Scripts that build objects:
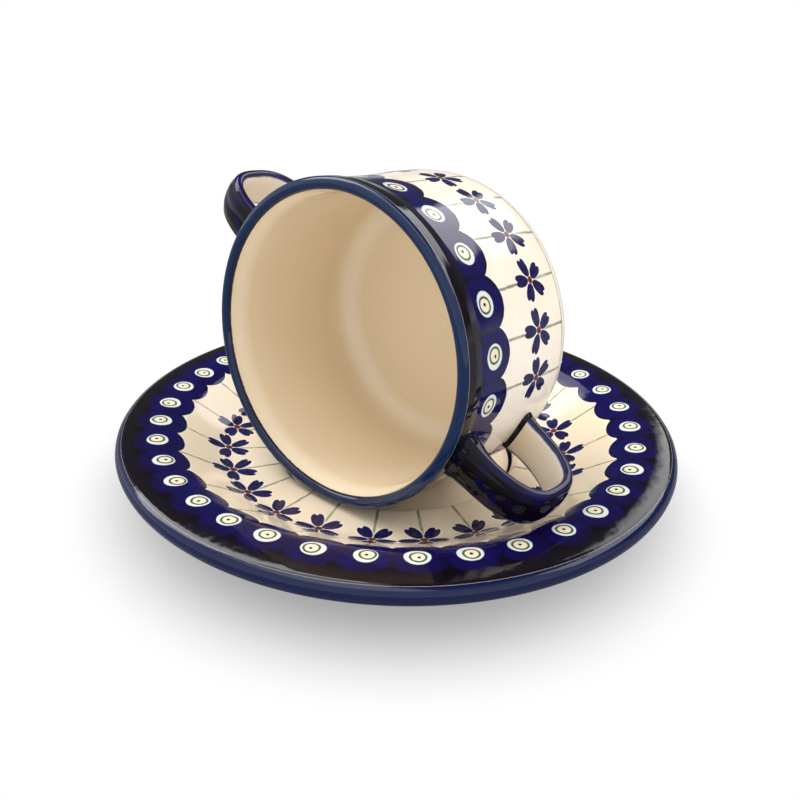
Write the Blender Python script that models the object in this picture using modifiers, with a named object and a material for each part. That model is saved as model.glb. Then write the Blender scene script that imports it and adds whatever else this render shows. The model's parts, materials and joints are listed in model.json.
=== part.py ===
"""A two-handled stoneware soup cup tipped on its side on its saucer.

Metres, +Z up.  The origin is the centre of the saucer's foot, on the table.
The saucer and the cup body are turned shapes.  Each strap handle is its own
piece, luted to the cup wall through a raised slip collar at either root.
"""
import math

import bmesh
import bpy
from mathutils import Matrix, Vector

MM = 0.001

# Driving dimensions, in millimetres.
SAUCER_RADIUS = 87.5
SAUCER_HEIGHT = 20.5
CUP_RADIUS = 45.4
CUP_HEIGHT = 58.3
LIP_THICKNESS = 3.2
STRAP_WIDTH = 12.0
STRAP_THICKNESS = 4.3
HANDLE_REACH = 24.2

# The saucer: heights and radii of the well, the field around it and the flank's top.
WELL_FLOOR = 5.9
WELL_RADIUS = 39.4
WELL_BEVEL = 2.6
FIELD_HEIGHT = 9.7
FIELD_RADIUS = 54.7
FLANK_TOP = 19.5
FLANK_RADIUS = 70.2
SAUCER_THICKNESS = 4.7
FOOT_RADIUS = 46.0
FOOT_WIDTH = 4.2
FOOT_RECESS = 1.3
BEAD_RADIUS = 2.9
BEAD_UNDERCUT = 3.2
BEAD_HOLLOW_RISE = 0.5
FLANK_UNDER_OUT = 1.4
FIELD_UNDER_OUT = 3.0
FIELD_UNDER_RISE = 0.3
FOOT_SPLAY = 0.9
FOOT_ROOT_DROP = 0.2
FOOT_DRAFT = 1.0

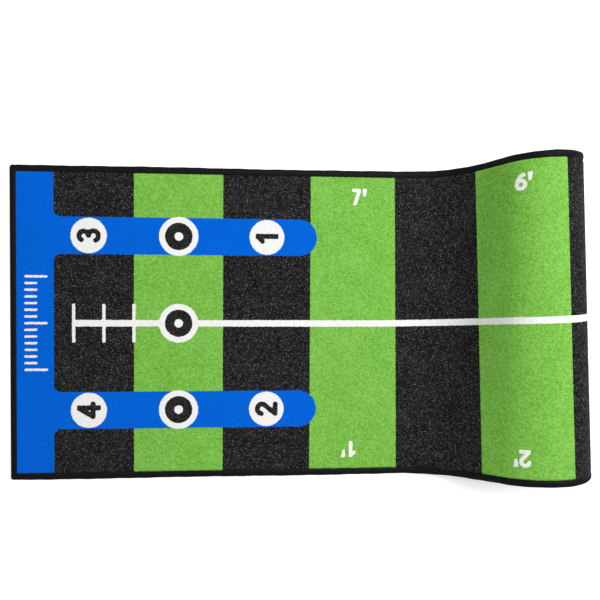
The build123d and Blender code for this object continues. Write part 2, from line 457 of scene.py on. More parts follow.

> _Brief_
Your task is to reproduce the whole listing exactly.

> _Written answer_
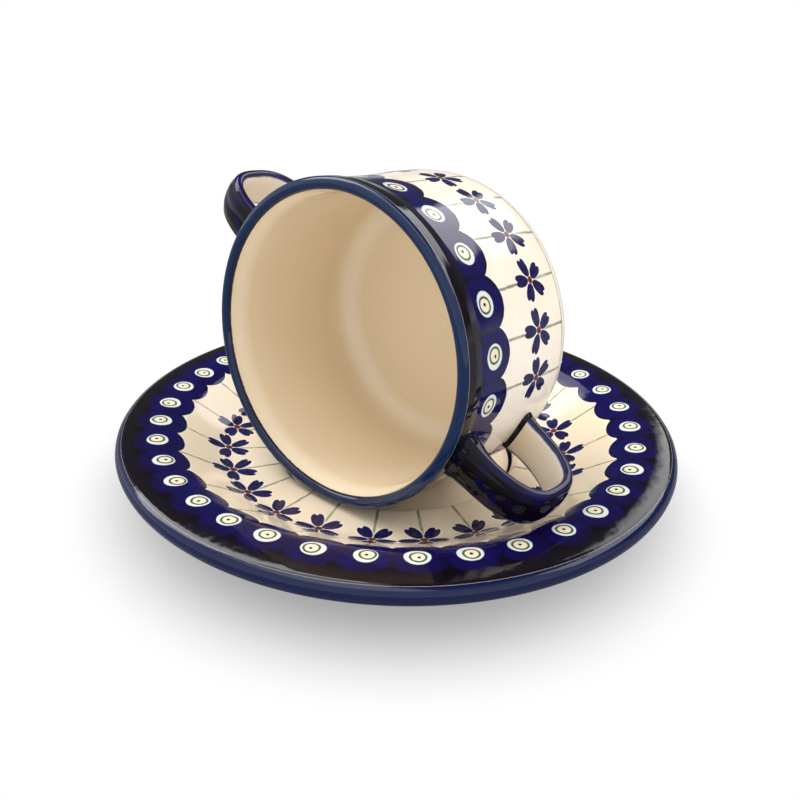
Write the Blender Python script that models the object in this picture using modifiers, with a named object and a material for each part. That model is saved as model.glb. Then write the Blender scene script that imports it and adds whatever else this render shows. The model's parts, materials and joints are listed in model.json.
=== part.py ===
"""A two-handled stoneware soup cup tipped on its side on its saucer.

Metres, +Z up.  The origin is the centre of the saucer's foot, on the table.
The saucer and the cup body are turned shapes.  Each strap handle is its own
piece, luted to the cup wall through a raised slip collar at either root.
"""
import math

import bmesh
import bpy
from mathutils import Matrix, Vector

MM = 0.001

# Driving dimensions, in millimetres.
SAUCER_RADIUS = 87.5
SAUCER_HEIGHT = 20.5
CUP_RADIUS = 45.4
CUP_HEIGHT = 58.3
LIP_THICKNESS = 3.2
STRAP_WIDTH = 12.0
STRAP_THICKNESS = 4.3
HANDLE_REACH = 24.2

# The saucer: heights and radii of the well, the field around it and the flank's top.
WELL_FLOOR = 5.9
WELL_RADIUS = 39.4
WELL_BEVEL = 2.6
FIELD_HEIGHT = 9.7
FIELD_RADIUS = 54.7
FLANK_TOP = 19.5
FLANK_RADIUS = 70.2
SAUCER_THICKNESS = 4.7
FOOT_RADIUS = 46.0
FOOT_WIDTH = 4.2
FOOT_RECESS = 1.3
BEAD_RADIUS = 2.9
BEAD_UNDERCUT = 3.2
BEAD_HOLLOW_RISE = 0.5
FLANK_UNDER_OUT = 1.4
FIELD_UNDER_OUT = 3.0
FIELD_UNDER_RISE = 0.3
FOOT_SPLAY = 0.9
FOOT_ROOT_DROP = 0.2
FOOT_DRAFT = 1.0

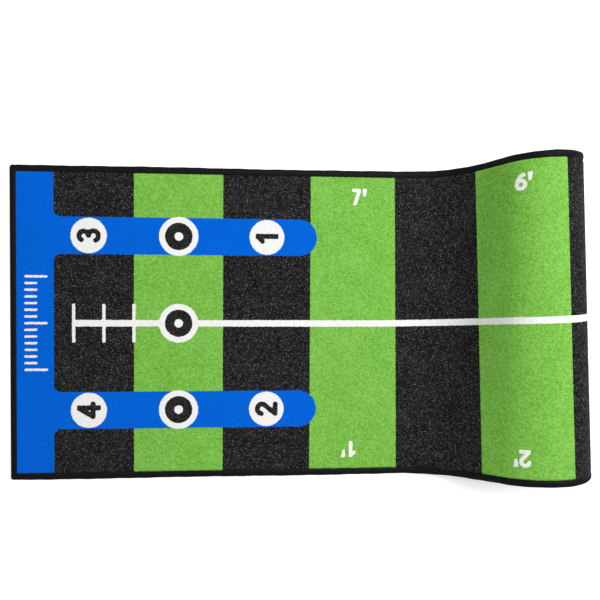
The build123d and Blender code for this object continues. Write part 2, from line 457 of scene.py on. More parts follow.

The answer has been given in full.